Java elegant? Where you actually have the need for an IDE to be on a ultra-wide monitor because otherwise you can't read the name of a class? And you call that elegant?
Python elegant? Probably you meant easy to learn, but elegant is something else entirely. Not to mention is still interpreted (though for the life of me I can't phantom why none writes a compiler for it. Would be a huge advantage)
Haskell is the only one that I would call elegant on this list. But we were talking about modern. Haskell is 30 years old, I would not call that modern. Also Haskel and Lisp can be written (just like C macros if you want) to birth an entire different syntax if that's your kink.
Maybe this would be easier if you shared your definition of 'elegant'.
> Haskell is the only one that I would call elegant on this list. But we were talking about modern. Haskell is 30 years old, I would not call that modern. Also Haskel and Lisp can be written (just like C macros if you want) to birth an entire different syntax if that's your kink.
The only mention of 'modern' in this thread was with respect to Java... you know, the one with record types which eliminate a lot of boilerplate?
I'm not sure why age should count against Haskell, when you agree that it is 'elegant'? I should point out that the Haskell of 30 years ago is very different from Haskell today.
I'm not even sure what we're arguing about at this point.
I have a problem. For some reason a good mathematician wrote the solution to it in Python. Works great. Now I want to use that solution, which is very complex, tens on thousands of lines in Python, in another language because I also need speed and Python is solving that solution in too much time.

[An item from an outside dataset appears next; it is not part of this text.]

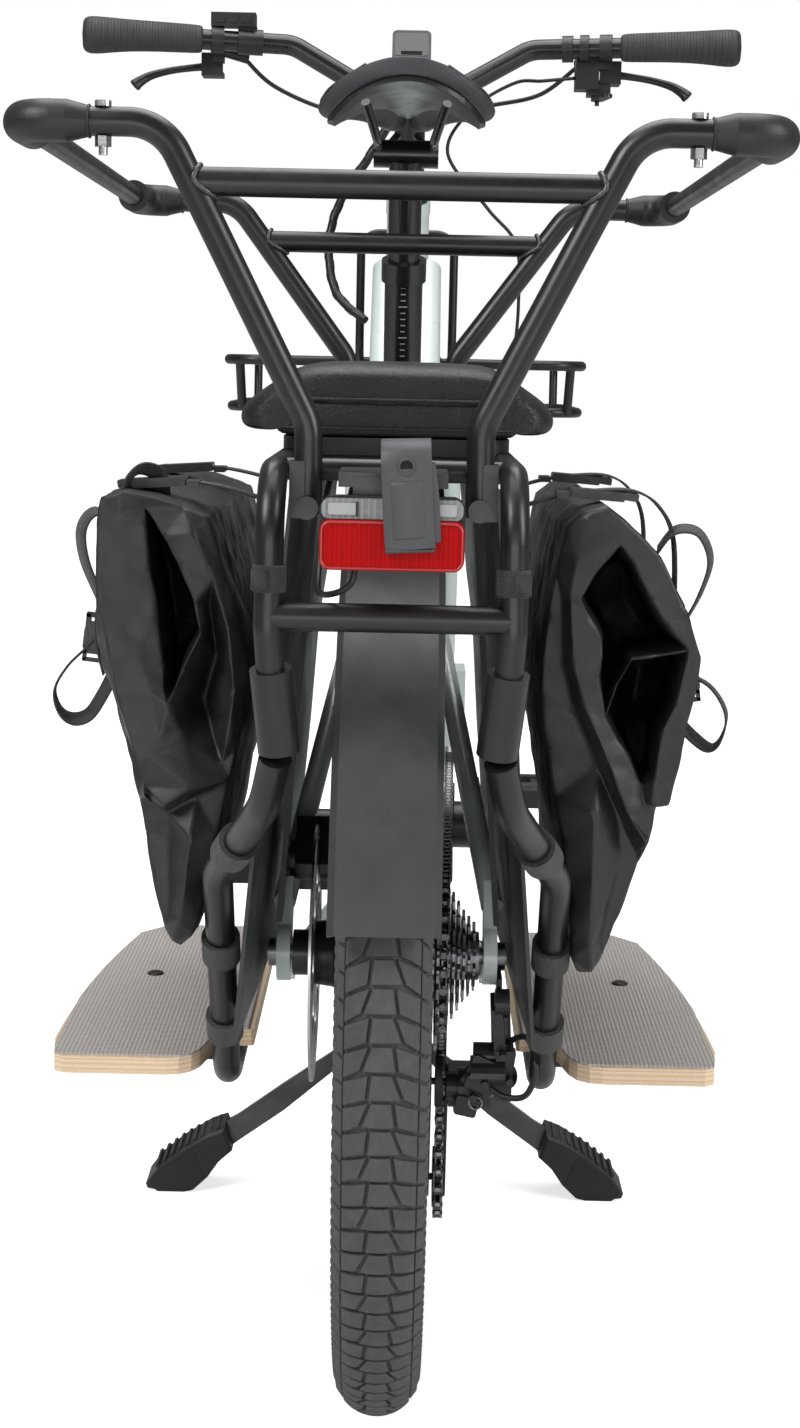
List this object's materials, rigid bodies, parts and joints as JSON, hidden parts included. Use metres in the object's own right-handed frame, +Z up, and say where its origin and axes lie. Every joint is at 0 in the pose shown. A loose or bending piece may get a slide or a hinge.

What choices do I have? One would be to rewrite the solution myself using provided Python code as base. Second would be to get the Python code compiled in a .dll(Win)/.so(Lin) and use it.
Can above poisons do that for me? Answer: NO. I tried all 3 already, they do. not. work.

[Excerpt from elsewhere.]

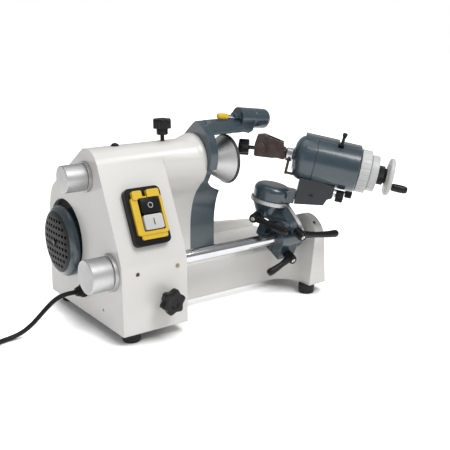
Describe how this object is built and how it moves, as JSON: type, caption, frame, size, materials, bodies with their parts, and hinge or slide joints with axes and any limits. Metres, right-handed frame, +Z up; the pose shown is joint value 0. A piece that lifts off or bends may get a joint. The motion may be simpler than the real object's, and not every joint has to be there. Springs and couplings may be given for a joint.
{
  "type": "drill bit sharpener",
  "caption": "Bench tool and drill grinder: cast headstock with a guarded cup wheel, a round guide bar with a swivelling work head, feed dials, clamp levers, a switch and a mains lead.",
  "frame": {"origin": "centre of the footprint of the machine without its lead, on the plane the rubber feet stand on", "axes": "+X from the feed dials towards the end support, along the wheel spindle and the guide bar; +Y to the back; +Z up"},
  "size_m": [0.916, 0.4519, 0.3948],
  "materials": {
    "abrasive": "dark abrasive grain",
    "aluminium": "satin turned",
    "bar_chrome": "polished round bar",
    "black_paint": "black enamel",
    "black_plastic": "moulded black",
    "blue_paint": "glossy dark blue-grey enamel",
    "brass": "plain turned",
    "burnished": "black-brown oxide",
    "ivory_plastic": "moulded off-white",
    "soft_black": "matt black rubber",
    "steel": "ground and lightly oiled",
    "white_paint": "fine-grained light grey-white enamel on a casting",
    "yellow_plastic": "moulded yellow"
  },
  "bodies": {
    "machine": {"headstock_casting": "white_paint", "bed_casting": "white_paint", "base_plate": "steel", "rubber_feet": "soft_black", "machine_screws": "steel", "brass_screw": "brass", "motor_housing": "black_paint", "fan_cover": "black_plastic", "drive_belt": "soft_black", "dial_bases": "aluminium", "oil_plug": "black_plastic", "switch_box": "black_plastic", "switch_frame": "yellow_plastic", "wheel_guard": "blue_paint", "dresser_block": "blue_paint", "cable_gland": "soft_black", "power_lead": "soft_black", "lead_coil": "soft_black", "mains_plug": "soft_black"},
    "motor_rotor": {"motor_shaft": "steel", "cooling_fan": "black_plastic", "motor_pulley": "aluminium"},
    "spindle_dial": {"spindle_dial": "aluminium"},
    "quill_unit": {"quill": "steel", "spindle_bearings": "steel"},
    "wheel_spindle": {"spindle_shaft": "steel", "spindle_pulley": "aluminium", "wheel_body": "aluminium", "abrasive_rim": "abrasive", "wheel_screw": "steel"},
    "bar_dial": {"bar_dial": "aluminium"},
    "feed_sleeve": {"feed_sleeve": "steel"},
    "guide_bar": {"guide_bar": "bar_chrome"},
    "carriage": {"carriage": "blue_paint"},
    "carriage_lever": {"carriage_lever": "black_plastic"},
    "tilt_head": {"tilt_body": "blue_paint", "scale_rings": "aluminium"},
    "tilt_lever": {"tilt_lever": "black_plastic"},
    "swivel_lever": {"swivel_lever": "black_plastic"},
    "swivel_arm": {"swivel_arm": "blue_paint"},
    "work_head": {"head_bracket": "black_paint", "head_barrel": "blue_paint", "bracket_screws": "steel", "stop_rod": "burnished"},
    "adjust_knob": {"adjust_knob": "black_plastic"},
    "lock_knob": {"lock_knob": "black_plastic"},
    "index_lever": {"index_lever": "black_plastic"},
    "work_spindle": {"work_spindle": "steel", "index_rings": "ivory_plastic", "handwheel": "ivory_plastic", "drill_holder": "burnished"},
    "crank_grip": {"crank_grip": "black_plastic"},
    "holder_knob": {"holder_knob": "black_plastic"},
    "front_star_knob": {"front_star_knob": "black_plastic"},
    "top_star_knob": {"top_star_knob": "black_plastic"},
    "stop_button": {"stop_button": "black_plastic"},
    "start_button": {"start_button": "ivory_plastic"},
    "dresser_knob": {"dresser_knob": "blue_paint"},
    "dresser_shaft": {"dresser_shaft": "steel", "dresser_cap": "yellow_plastic"}
  },
  "joints": [
    {"name": "motor_spin", "type": "hinge", "parent": "machine", "child": "motor_rotor", "pos_m": [-0.1658, 0.139, 0.147], "axis": [1, 0, 0], "continuous": true},
    {"name": "spindle_dial_turn", "type": "hinge", "parent": "machine", "child": "spindle_dial", "pos_m": [-0.2908, 0.036, 0.29], "axis": [1, 0, 0], "range_deg": [-270, 270]},
    {"name": "quill_feed", "type": "slide", "parent": "machine", "child": "quill_unit", "axis": [1, 0, 0], "range_m": [-0.003, 0.003]},
    {"name": "wheel_spin", "type": "hinge", "parent": "quill_unit", "child": "wheel_spindle", "pos_m": [-0.1158, 0.036, 0.29], "axis": [1, 0, 0], "continuous": true},
    {"name": "bar_dial_turn", "type": "hinge", "parent": "machine", "child": "bar_dial", "pos_m": [-0.2908, -0.046, 0.131], "axis": [1, 0, 0], "range_deg": [-360, 360]},
    {"name": "bar_feed", "type": "slide", "parent": "machine", "child": "feed_sleeve", "axis": [1, 0, 0], "range_m": [-0.004, 0.004]},
    {"name": "bar_swing", "type": "hinge", "parent": "feed_sleeve", "child": "guide_bar", "pos_m": [0.0342, -0.046, 0.131], "axis": [1, 0, 0], "range_deg": [-2, 20]},
    {"name": "carriage_slide", "type": "slide", "parent": "guide_bar", "child": "carriage", "axis": [1, 0, 0], "range_m": [-0.004, 0.01]},
    {"name": "carriage_lever_turn", "type": "hinge", "parent": "carriage", "child": "carriage_lever", "pos_m": [0.1292, -0.05877, 0.09696], "axis": [0, -0.8988, -0.4384], "range_deg": [-25, 25]},
    {"name": "tilt_turn", "type": "hinge", "parent": "carriage", "child": "tilt_head", "pos_m": [0.1412, -0.071, 0.175], "axis": [0.775, -0.3864, 0.5], "range_deg": [-8, 4]},
    {"name": "tilt_lever_turn", "type": "hinge", "parent": "tilt_head", "child": "tilt_lever", "pos_m": [0.1222, -0.09505, 0.15537], "axis": [0, -0.8988, -0.4384], "range_deg": [-25, 12]},
    {"name": "swivel_lever_turn", "type": "hinge", "parent": "tilt_head", "child": "swivel_lever", "pos_m": [0.0782, -0.025, 0.177], "axis": [-0.8832, -0.4691, 0], "range_deg": [-4, 20]},
    {"name": "head_swivel", "type": "hinge", "parent": "tilt_head", "child": "swivel_arm", "pos_m": [0.1122, -0.024, 0.206], "axis": [0.1545, -0.1391, 0.9781], "range_deg": [-20, 3]},
    {"name": "adjust_knob_turn", "type": "hinge", "parent": "work_head", "child": "adjust_knob", "pos_m": [0.19878, -0.13156, 0.22201], "axis": [0.7269, -0.6545, -0.2079], "range_deg": [0, 1080]},
    {"name": "head_slide", "type": "slide", "parent": "swivel_arm", "child": "work_head", "axis": [0.7269, -0.6545, -0.2079], "range_m": [0, 0.0045]},
    {"name": "lock_knob_turn", "type": "hinge", "parent": "work_head", "child": "lock_knob", "pos_m": [0.23771, -0.11817, 0.21981], "axis": [0.7269, -0.6545, -0.2079], "range_deg": [-90, 90]},
    {"name": "index_pull", "type": "slide", "parent": "work_head", "child": "index_lever", "axis": [-0.1173, -0.4627, 0.8787], "range_m": [0, 0.004]},
    {"name": "work_spin", "type": "hinge", "parent": "work_head", "child": "work_spindle", "pos_m": [0.20034, -0.10336, 0.28302], "axis": [0.7269, -0.6545, -0.2079], "continuous": true},
    {"name": "crank_spin", "type": "hinge", "parent": "work_spindle", "child": "crank_grip", "pos_m": [0.28389, -0.21088, 0.24022], "axis": [0.7269, -0.6545, -0.2079], "continuous": true},
    {"name": "holder_knob_turn", "type": "hinge", "parent": "work_spindle", "child": "holder_knob", "pos_m": [0.07105, 0.01306, 0.31439], "axis": [0.7418, -0.6679, -0.061], "range_deg": [-180, 180]},
    {"name": "front_knob_turn", "type": "hinge", "parent": "machine", "child": "front_star_knob", "pos_m": [-0.1788, -0.086, 0.076], "axis": [0, -1, 0], "range_deg": [-90, 90]},
    {"name": "top_knob_turn", "type": "hinge", "parent": "machine", "child": "top_star_knob", "pos_m": [-0.1048, 0.036, 0.36], "axis": [0, 0, 1], "range_deg": [-90, 90]},
    {"name": "stop_press", "type": "slide", "parent": "machine", "child": "stop_button", "axis": [0, 0.9063, -0.4226], "range_m": [0, 0.003], "stiffness_N_per_m": 500},
    {"name": "start_press", "type": "slide", "parent": "machine", "child": "start_button", "axis": [0, 0.9063, -0.4226], "range_m": [0, 0.003], "stiffness_N_per_m": 500},
    {"name": "dresser_knob_turn", "type": "hinge", "parent": "machine", "child": "dresser_knob", "pos_m": [0.0722, 0.014, 0.373], "axis": [0.9925, 0, -0.1219], "range_deg": [-360, 360]},
    {"name": "dresser_feed", "type": "slide", "parent": "machine", "child": "dresser_shaft", "axis": [0.9925, 0, -0.1219], "range_m": [-0.002, 0.002]}
  ],
  "couplings": [
    {"joint": "spindle_dial_turn", "follows": "quill_feed", "rad_per_m": 1570.8},
    {"joint": "wheel_spin", "follows": "motor_spin", "ratio": 1.8621},
    {"joint": "bar_dial_turn", "follows": "bar_feed", "rad_per_m": 1570.8},
    {"joint": "adjust_knob_turn", "follows": "head_slide", "rad_per_m": 4188.8},
    {"joint": "dresser_knob_turn", "follows": "dresser_feed", "rad_per_m": 3141.6}
  ]
}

Otherwise I can definitely call Powerpoint2Exe an interpreted language too since it can generate a standalone executable.

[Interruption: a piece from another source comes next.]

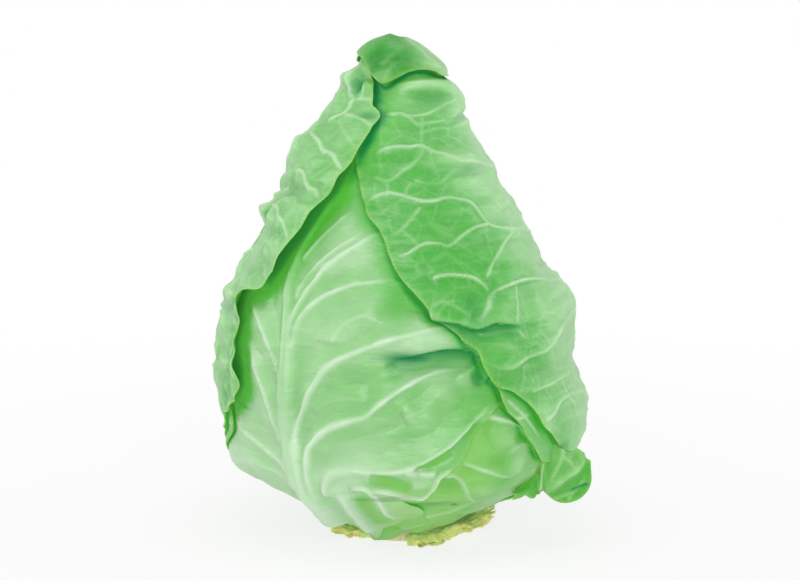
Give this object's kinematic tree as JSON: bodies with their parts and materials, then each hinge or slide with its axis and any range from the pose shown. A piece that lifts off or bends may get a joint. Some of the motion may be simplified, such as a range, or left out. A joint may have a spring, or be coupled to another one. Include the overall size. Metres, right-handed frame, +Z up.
{
  "type": "pointed cabbage",
  "caption": "Pointed cabbage with overlapping veined leaves closing to a folded tip, standing upright on its flat cut stem.",
  "frame": {"origin": "centre of the bounding box at the height of the cut stem's flat face, which is what it stands on", "axes": "+Z up the head towards its point, -Y the front, +X to the right seen from the front"},
  "size_m": [0.162, 0.1498, 0.2152],
  "materials": {
    "cut_stem": "matte",
    "pale_leaf": "satin",
    "green_leaf": "satin"
  },
  "bodies": {
    "root": {"stem": "cut_stem", "heart": "pale_leaf", "lower_front_leaf": "pale_leaf", "front_leaf": "pale_leaf", "left_under_leaf": "pale_leaf", "right_under_leaf": "pale_leaf", "right_leaf": "green_leaf", "left_leaf": "green_leaf", "tip_leaf": "green_leaf", "back_leaf": "green_leaf", "lower_right_leaf": "green_leaf", "stalk_stub_1": "cut_stem", "stalk_stub_2": "cut_stem", "stalk_stub_3": "cut_stem", "stalk_stub_4": "cut_stem", "stalk_stub_5": "cut_stem", "stalk_stub_6": "cut_stem", "stalk_stub_7": "cut_stem", "stalk_stub_8": "cut_stem"}
  },
  "joints": []
}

Statically compiling general Python code to a high-performance standalone executable is currently not possible.
But to solve the problem you describe, you can:
1) embed CPython in your app to run the Python code (i.e. link with the libpython DLL), and then
2) modify the most performance-critical parts of the Python code so that they can be compiled with Cython or mypyc (or write them in C using the Python C API).